Spike Lee’s critically acclaimed Do the Right Thing is celebrating its 25th anniversary this summer. The film explored issues of race and violence on one hot day in Brooklyn, N.Y. Since then, there’s been a resurgence of all things late ’80s and early ’90s, and it’s not just the fashion. All these years later, we’re still grappling with many of the same issues and seeing many of the same patterns that were at the center of the classic movie’s plot.
The Brooklyn of Do the Right Thing, is not the Brooklyn of today. Lee came under fire for his recent remarks on gentrification in the New York City borough, but few would argue that his comments weren’t based on real concerns. Bodegas have turned into specialty coffee shops and longtime residents are being priced out as largely white, better educated and wealthy newcomers flock to the area. In 2012, Brooklyn was listed as one of the fastest gentrifying neighborhoods in the country. Spike tried to tell us, but we didn’t hear him though.
2. Sneaker Culture
Clifton stepping on Buggin’ Out’s shoes was cause for a fight in Do the Right Thing. Collecting expensive sneakers, such as Jordans, was an emerging subculture in the late 1980s. Today, there are large sneaker conventions where attendees sometimes make sales in the thousands by trading rare, limited editions of popular brands. Coverage of this young man, who opened a sneaker resale shop in Harlem, provided a deeper and less stereotype-plagued picture of kids who treasure shoes. Who knew a small plot point in the movie would predict a passion that would still be driving profits decades later?
3. Police Brutality
In the film, the neighborhood is regularly patrolled by prejudiced cops who harass young black men. In the 25 years since its release, police harassment and brutality have continued and inspired national outrage. Measures like stop and frisk only made it easier for young people of color in New York to be targeted by law enforcement. Sadly, on Do the Right Thing’s anniversary, police still, far too often, don’t.
4. The Lives of Young Black Men
In the film, Radio Raheem got a hard time from Sal for blasting music from his boom box. Today, you’re more likely to hear Drake than Public Enemy, but young black men are still targets of hostility, especially when they claim too much space or make too much noise. In 2012, Jordan Davis was shot and killed by Michael Dunn during an argument over loud music Jordan and his friends played from their car. Dunn was only convicted of the attempted murder of the other teens in Jordan’s car, instead of first-degree murder in the killing of Jordan. Many took it to mean that the lives of young black men are just as undervalued as ever.

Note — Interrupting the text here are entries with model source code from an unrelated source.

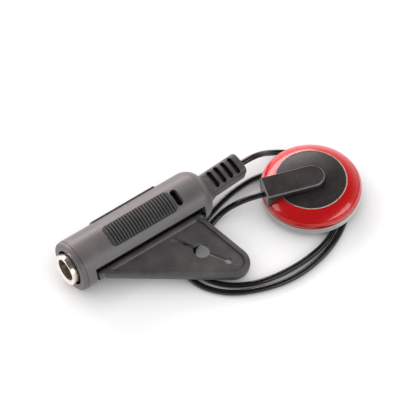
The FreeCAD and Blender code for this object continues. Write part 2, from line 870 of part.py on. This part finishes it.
def build():
    nodes = {}
    signal_jack = jack_wire(1, "signal_wire_jack")
    ground_jack = jack_wire(-1, "ground_wire_jack")
    barrel_pieces = {
        "barrel_shell": barrel_shell(),
        "grip_pad_top": grip_pad(0),
        "grip_pad_back": grip_pad(-90),
        "jack_core": jack_core(),
        "jack_sleeve": jack_sleeve(),
        "tip_spring": tip_spring(),
        "sleeve_lug": sleeve_lug(),
    }
    for name, shape in barrel_pieces.items():
        nodes[name] = turned(shape, barrel_roll)
    nodes["tip_solder"] = turned(jack_solder(1), barrel_roll)
    nodes["sleeve_solder"] = turned(jack_solder(-1), barrel_roll)
    nodes["signal_wire_jack"] = signal_jack
    nodes["ground_wire_jack"] = ground_jack
    nodes["strap_flap"] = turned(strap_flap(), flap_dip)
    nodes["strain_relief"] = strain_relief()
    nodes["lead"] = tube_along(lead_route, lead_radius, "lead")
    ceramic_top = base_floor + plate_thickness + ceramic_thickness
    plate_top = base_floor + plate_thickness
    signal_sensor = sensor_wire(1, ceramic_solder_x, ceramic_top + 0.3, "signal_wire_sensor")
    ground_sensor = sensor_wire(-1, plate_solder_x, plate_top + 0.3, "ground_wire_sensor")
    sensor_pieces = {
        "sensor_base": sensor_base(),
        "sensor_cover": sensor_cover(),
        "trim_ring": trim_ring(),
        "sensor_cap": sensor_cap(),
        "piezo_plate": piezo_plate(),
        "piezo_ceramic": piezo_ceramic(),
        "backing_foam": backing_foam(),
        "signal_wire_sensor": signal_sensor,
        "ground_wire_sensor": ground_sensor,
        "ceramic_solder": sensor_solder(signal_sensor, ceramic_solder_x, 1, ceramic_top),
        "plate_solder": sensor_solder(ground_sensor, plate_solder_x, -1, plate_top),
    }
    for name, shape in sensor_pieces.items():
        nodes[name] = on_sensor(shape)
    return nodes


os.makedirs("parts", exist_ok=True)
for node_name, node_shape in build().items():
    box = node_shape.BoundBox
    print(node_name, "solids", len(node_shape.Solids), "valid", node_shape.isValid(),
          "volume", round(node_shape.Volume, 2), "z", round(box.ZMin, 2), round(box.ZMax, 2))
    node_shape.exportStep("parts/" + node_name + ".step")
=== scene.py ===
import json
import math

import bpy
import numpy as np
from mathutils import Matrix, Vector


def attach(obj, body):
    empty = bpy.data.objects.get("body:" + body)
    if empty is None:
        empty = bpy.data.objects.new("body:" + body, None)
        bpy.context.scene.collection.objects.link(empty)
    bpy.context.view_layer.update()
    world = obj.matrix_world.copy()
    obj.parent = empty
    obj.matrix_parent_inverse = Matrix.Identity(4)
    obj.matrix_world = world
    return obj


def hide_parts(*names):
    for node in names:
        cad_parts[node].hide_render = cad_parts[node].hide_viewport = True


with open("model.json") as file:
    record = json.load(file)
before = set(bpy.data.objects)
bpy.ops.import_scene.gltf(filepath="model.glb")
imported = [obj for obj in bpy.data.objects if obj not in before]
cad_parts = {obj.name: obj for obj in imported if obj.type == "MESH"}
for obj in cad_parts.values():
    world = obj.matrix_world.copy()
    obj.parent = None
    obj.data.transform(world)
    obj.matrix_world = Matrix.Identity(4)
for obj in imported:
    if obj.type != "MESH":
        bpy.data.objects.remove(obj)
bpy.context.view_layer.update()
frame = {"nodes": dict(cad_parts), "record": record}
print("frame loaded")

mm = 0.001

# camera at the photograph's angle, fitted to it: metres, radians and pixels
cameraSettings = {
    "place": (-0.605073300, -0.894658770, 1.548140390),
    "azimuth": -0.631692955,
    "elevation": 0.952915733,
    "roll": 0.00835867431,
    "focalPixels": 6848.13975,
    "imageWidth": 420,
    "sensorWidth": 36.0,
    "clip": (0.1, 20.0),
}


def makeCamera(s):
    # the camera looks along minus back; right and up are turned about it by the roll
    a, e, roll = s["azimuth"], s["elevation"], s["roll"]
    back = np.array([math.sin(a) * math.cos(e), -math.cos(a) * math.cos(e), math.sin(e)])
    right = np.array([math.cos(a), math.sin(a), 0.0])
    up = np.cross(back, right)
    turnedRight = right * math.cos(roll) + up * math.sin(roll)
    turnedUp = up * math.cos(roll) - right * math.sin(roll)
    data = bpy.data.cameras.new("camera")
    data.sensor_width = s["sensorWidth"]
    data.lens = s["focalPixels"] / s["imageWidth"] * s["sensorWidth"]
    data.clip_start, data.clip_end = s["clip"]
    camera = bpy.data.objects.new("camera", data)
    bpy.context.scene.collection.objects.link(camera)
    pose = np.eye(4)
    pose[:3, 0], pose[:3, 1], pose[:3, 2] = turnedRight, turnedUp, back
    pose[:3, 3] = s["place"]
    camera.matrix_world = Matrix(pose.tolist())
    bpy.context.scene.camera = camera


makeCamera(cameraSettings)
print("camera ready")


def hexLinear(code, alpha=1.0):
    # sRGB hex to linear: the piecewise curve of the sRGB standard
    parts = np.array([int(code[i:i + 2], 16) for i in (1, 3, 5)]) / 255.0
    linear = np.where(parts <= 0.04045, parts / 12.92, ((parts + 0.055) / 1.055) ** 2.4)
    return (*[float(v) for v in linear], alpha)


def addNode(tree, kind, values=None, links=None, **settings):
    node = tree.nodes.new(kind)
    for key, value in settings.items():
        setattr(node, key, value)
    for socket, value in (values or {}).items():
        node.inputs[socket].default_value = value
    for socket, source in (links or {}).items():
        tree.links.new(source, node.inputs[socket])
    return node


# lead: a thin round cable in two loose turns, from the strain relief to the sensor's arm;
# its length is the route's, in metres
leadSettings = {
    "diameter": 1.7 * mm,
    "length": 0.2699,
    "bevelResolution": 6,
    "resolution": 12,
}
# control points in mm, from the boot to the sensor's arm; at -6.62 the cable lies on the floor
leadPoints = [
    (60.3, 0.95, 0.2),
    (65.43, 1.235, 0.26),
    (73.6, 2.9, -6.62),
    (81.6, -3.6, -6.62),
    (84.8, -12.3, -6.62),
    (82.8, -20.6, -6.62),
    (76.8, -27.3, -6.62),
    (69.1, -32.1, -6.62),
    (60.3, -34.7, -6.62),
    (51.5, -35.2, -6.62),
    (42.9, -33.0, -6.62),
    (34.9, -28.9, -6.62),
    (29.8, -22.2, -6.62),
    (29.0, -14.6, -6.62),
    (33.2, -8.8, -6.62),
    (40.5, -6.5, -6.62),
    (48.0, -3.6, -6.62),
    (56.6, -1.4, -6.62),
    (65.4, -1.2, -6.62),
    (73.2, -4.6, -6.62),
    (78.0, -11.2, -6.62),
    (78.8, -19.0, -6.62),
    (75.0, -26.2, -6.62),
    (67.7, -30.7, -6.62),
    (58.9, -32.3, -6.62),
    (50.4, -32.1, -6.62),
    (42.4, -30.4, -6.62),
    (35.5, -26.0, -6.62),
    (31.6, -19.2, -6.62),
    (34.2, -12.2, -6.62),
    (39.6, -9.2, -6.62),
    (45.3, -6.9, -6.62),
    (50.2, -6.3, -4.6),
]
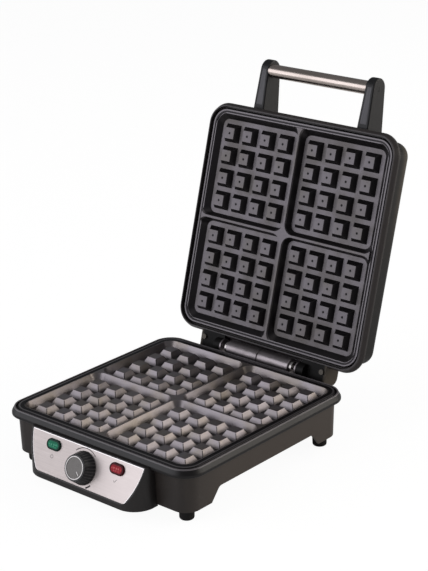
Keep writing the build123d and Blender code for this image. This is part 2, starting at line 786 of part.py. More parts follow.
# Hinge: two steel angle brackets on the rear wall carry the rod
with BuildPart() as hinge_brackets:
    foot_bottom = bracket_top - parting_height - ear_foot_height
    inside_y = body_reach - 2 - hinge_y
    for start in (-(ear_inner + ear_thickness), ear_inner):
        with BuildSketch(base_side.offset(start)):
            with BuildLine():
                Polyline(
                    (ear_radius * 0.98, -1.7), (ear_foot_y - hinge_y + 3, foot_bottom),
                    (inside_y, foot_bottom), (inside_y, -9.0), (-ear_radius * 0.8, -3.6), close=True,
                )
            make_face()
            Circle(ear_radius)
            Circle(rod_radius + 0.02, mode=Mode.SUBTRACT)
        extrude(amount=ear_thickness)
    with BuildSketch(Plane.XY.offset(bracket_top - ear_foot_height)):
        with Locations((-bracket_x, ear_foot_y), (bracket_x, ear_foot_y)):
            Rectangle(ear_foot_width + 0.2, ear_foot_y - body_reach + 2, align=(Align.CENTER, Align.MAX))
    extrude(amount=ear_foot_height)
    with BuildSketch(rear_wall.offset(-2 * wall)):
        with Locations(*bracket_places):
            Circle(screw_hole)
    extrude(amount=6 * wall, mode=Mode.SUBTRACT)
    add(outer_form(base_parting, base_depth, base_draft, 0, seat_gap), mode=Mode.SUBTRACT)
hinge_brackets.part.label = "hinge_brackets"
export_step(hinge_brackets.part, "parts/hinge_brackets.step")

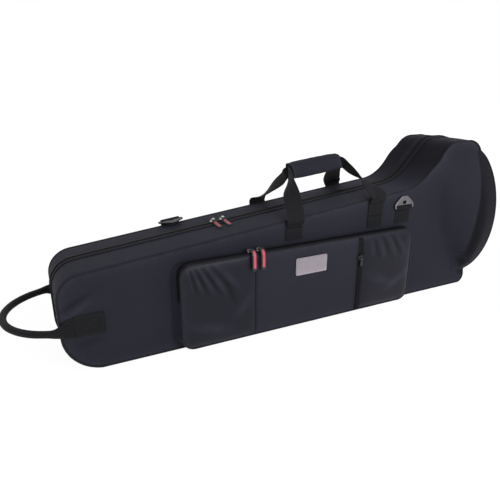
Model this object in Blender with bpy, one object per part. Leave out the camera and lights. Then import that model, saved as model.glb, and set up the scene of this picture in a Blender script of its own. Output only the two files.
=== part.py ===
"""A soft contoured case for a tenor trombone, built as separate pieces at their real size.

Metres, +Z up. The case stands on its long bottom edge, with the bell end towards +X and the
front panel, which carries the pocket, towards -Y. Distances along the case are measured from its
left end, and `place` turns them into the part's own frame, whose origin is the middle of the
footprint. The front half swings about the fabric hinge along the bottom.
"""

import math

import bmesh
import bpy
from mathutils import Matrix, Vector
from mathutils.bvhtree import BVHTree

# Outline of the case, seen from the front
LENGTH = 0.920
LEFT_TOP_HEIGHT = 0.173
TOP_RISE = 0.105
FLARE_FOOT = 0.743
FLARE_HEAD = 0.825
BELL_TOP_HEIGHT = 0.340
LEFT_TOP_RADIUS = 0.045
LEFT_BOTTOM_RADIUS = 0.072
FLARE_FOOT_RADIUS = 0.090
FLARE_HEAD_RADIUS = 0.045
RIGHT_TOP_RADIUS = 0.045
RIGHT_BOTTOM_RADIUS = 0.020

# Depth of the case, and the oval bell drum at its right end
BODY_DEPTH = 0.146
PARTING_Y = 0.014
PARTING_GAP = 0.00025
BELL_HALF_WIDTH = 0.139
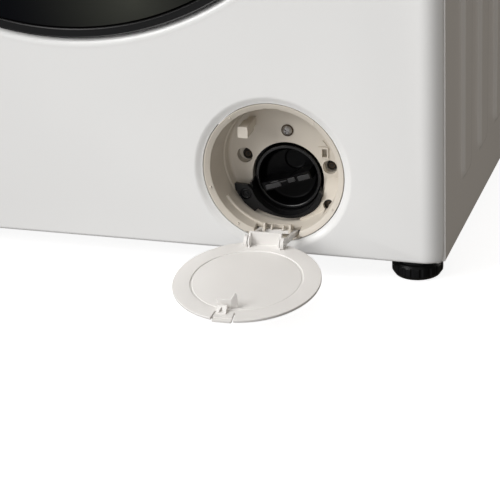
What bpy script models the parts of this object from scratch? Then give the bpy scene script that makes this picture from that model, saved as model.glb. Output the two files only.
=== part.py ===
"""Front-loading washing machine, modelled as an assembly of separate pieces.

Axes: X to the right seen from the front, -Y out of the front, +Z up.
Every length in this file is in millimetres and is turned into metres where a
mesh is made.  The working frame has y = 0 on the front panel's outer face and
z = 0 on the floor; the empty "machine" carries it to the part's own origin.
"""

import bpy
import bmesh
import math
from mathutils import Matrix, Vector

for ob in list(bpy.data.objects):
    bpy.data.objects.remove(ob, do_unlink=True)

MM = 0.001

# ---------------------------------------------------------------- dimensions
WIDTH = 595.0            # over the flat sides
HALF = WIDTH / 2
HEIGHT = 847.0           # floor to the top of the cover
DEPTH = 560.0            # front panel to the back edge of the sides
SHIFT_Y = -223.17        # working frame to the part's origin
FLOOR_GAP = 20.0         # floor to the bottom edge of the panels
SHEET = 1.2              # sheet steel
SEAM_Y = 7.4             # where the front panel meets the side
CORNER_X = 18.0          # width of the front panel's rounded edge
PANEL_TOP = 725.0        # top edge of the front panel
TOP_Z = 829.3            # underside of the top cover

RIB_FIRST, RIB_PITCH, RIB_WIDTH, RIB_OUT, RIB_SLOPE = 60.0, 67.5, 25.0, 2.5, 5.0
RIB_COUNT = 7

DOOR_Z = 427.0           # height of the door, the drum and the tub
RING_R = 247.6           # raised ring round the door
DISH_R = 242.6           # recess that the door lies in
DISH_Y = 15.0
APERTURE_R = 187.0
BEZEL_R = 241.8
GLASS_R = 233.6
HINGE_X, HINGE_Y = -235.0, -3.0

REC_X, REC_Z = 165.2, 84.8   # centre of the drain filter recess
HOLE_R = 57.0
FLANGE_R = 56.2
RIM_R = 51.3
RECESS_BACK = 38.0
PUMP_X, PUMP_Z = REC_X + 1.5, REC_Z - 16.0
CAP_R = 26.3

FLAP_R = 55.8
FLAP_T = 2.4
FLAP_OPEN = math.radians(97.6)
PIN_A, PIN_B = 50.0, 4.6     # flap centre to the pin: along the flap, above it
PIN_CLOSED = (FLAP_T / 2 + PIN_B, REC_Z - PIN_A)
FLAP_REST = (-76.2, 28.8)

TUB_R, TUB_WALL = 262.0, 4.0
DRUM_R = 245.0
PULLEY_R, MOTOR_PULLEY_R = 150.0, 12.0
MOTOR_X, MOTOR_Z = -60.0, 102.0
DAMPER_X, DAMPER_Y = 234.0, 260.0
SPRING_X, SPRING_Y = 180.0, 330.0

FEET = {
    "levelling_foot_front_left": (-271.0, 30.0),
    "levelling_foot_front_right": (271.0, 30.0),
    "levelling_foot_rear_left": (-271.0, 530.0),
    "levelling_foot_rear_right": (271.0, 530.0),
}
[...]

5. Racial Relations and Miscommunications
A recent MTV report found that millennials, while more socially liberal than past generations, are hostile to affirmative action. The study shows that they are more likely to see color blindness as an appropriate way to deal with issues of race. Others have indicated that white Americans believe that they are experiencing more racism than black Americans. Attitudes like these make it increasingly hard to improve racial issues in America. It's no surprise that many, if not all, of the tensions in Do the Right Thing remain unresolved.